This review presents a brief overview of four-dimensional (4D) printing. The review focuses on how additive manufacturing methods, stimulus-responsive materials and application-driven design considerations enable time-dependent shape and property evolution in printed structures.
Recent advances in 4D printing are systematically reviewed, including key additive manufacturing techniques and emerging processes, as well as major classes of stimulus-responsive materials. Representative applications, including origami-inspired foldable structures, biomedical devices and soft robotics and adaptive structures, are examined to illustrate the interaction between the printing methods, material selection and functional performance.

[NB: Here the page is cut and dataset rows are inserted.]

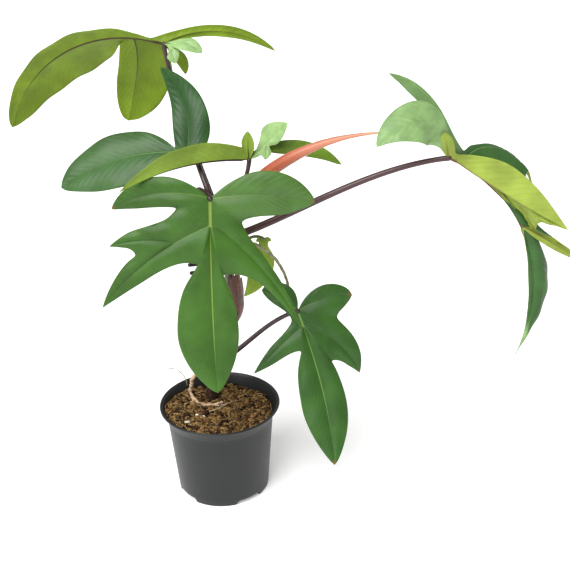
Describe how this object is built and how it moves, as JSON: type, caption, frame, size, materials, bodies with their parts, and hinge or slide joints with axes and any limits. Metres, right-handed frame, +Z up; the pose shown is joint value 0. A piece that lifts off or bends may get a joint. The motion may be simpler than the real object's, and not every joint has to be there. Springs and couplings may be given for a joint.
{
  "type": "potted philodendron",
  "caption": "Climbing philodendron with deeply cut, drooping lobed leaves on long dark stalks and a red rolled new leaf, in a small round black nursery pot.",
  "frame": {"origin": "middle of the pot's flat underside, on the surface it stands on", "axes": "+Z up, the way the pot stands; +X towards the long right-hand leaf, and the plant's longest extent; -Y the front, the side the big front leaf faces"},
  "size_m": [0.543, 0.199, 0.4598],
  "materials": {
    "pot_plastic": "satin black nursery plastic",
    "potting_soil": "loose brown coir and peat fibre",
    "leaf_green": "glossy mid-green leaf with pale yellow-green veins",
    "young_leaf_green": "yellow-green leaf, silky on its underside",
    "petiole_dark": "smooth dark maroon leaf stalk",
    "stem_green": "olive-green stem with brown rings",
    "sheath_red": "dry red-brown papery scale",
    "spike_red": "smooth orange-red rolled leaf",
    "root_tan": "matt tan root bark",
    "tie_black": "matt black soft plastic",
    "grain_white": "chalky white grains"
  },
  "bodies": {
    "root": {"pot": "pot_plastic", "soil": "potting_soil", "stem": "stem_green", "old_sheath": "sheath_red", "new_leaf": "spike_red", "plant_tie": "tie_black", "aerial_root": "root_tan", "surface_root": "root_tan", "thin_root": "root_tan", "hair_root": "root_tan", "leaf_front": "leaf_green", "leaf_lower": "leaf_green", "leaf_left": "leaf_green", "leaf_middle": "young_leaf_green", "leaf_right": "young_leaf_green", "leaf_top": "young_leaf_green", "leaf_young": "young_leaf_green", "petiole_front": "petiole_dark", "petiole_left": "petiole_dark", "petiole_top": "petiole_dark", "petiole_middle": "petiole_dark", "petiole_right": "petiole_dark", "petiole_lower": "petiole_dark", "petiole_young": "petiole_dark", "perlite_grain_1": "grain_white", "perlite_grain_2": "grain_white", "bark_flake": "grain_white"}
  },
  "joints": []
}
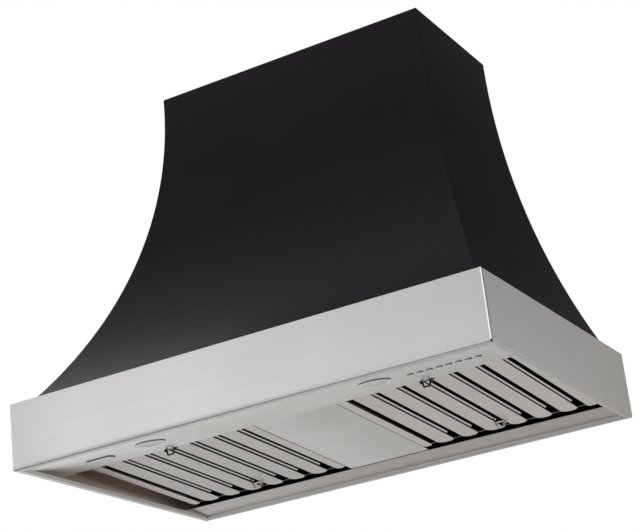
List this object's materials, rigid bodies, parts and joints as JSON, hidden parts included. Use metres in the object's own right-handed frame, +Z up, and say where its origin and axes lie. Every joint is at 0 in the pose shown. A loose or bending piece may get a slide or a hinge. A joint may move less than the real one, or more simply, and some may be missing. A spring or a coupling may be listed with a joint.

The review indicates that material extrusion and vat photopolymerization currently dominate 4D printing since they offer the most practical combination of process accessibility, material compatibility and control of programmed shape change. Shape memory polymers remain the most widely used materials, while hybrid and multi-material approaches are increasingly enabling more localized and multifunctional actuation. A key finding of this review is that the behavior of 4D-printed structures is governed by the interaction among the fabrication method, material response, activation mechanism and structural design rather than by a single factor alone. The analysis also shows that long-term reliability, manufacturing scalability and design predictability remain major barriers to wider application.
The review adopts a method-material-application-centric perspective that provides a structured synthesis of fabrication techniques, responsive material classes and practical use cases. Moreover, the review offers a clear foundation for future research and application-oriented development in 4D printing.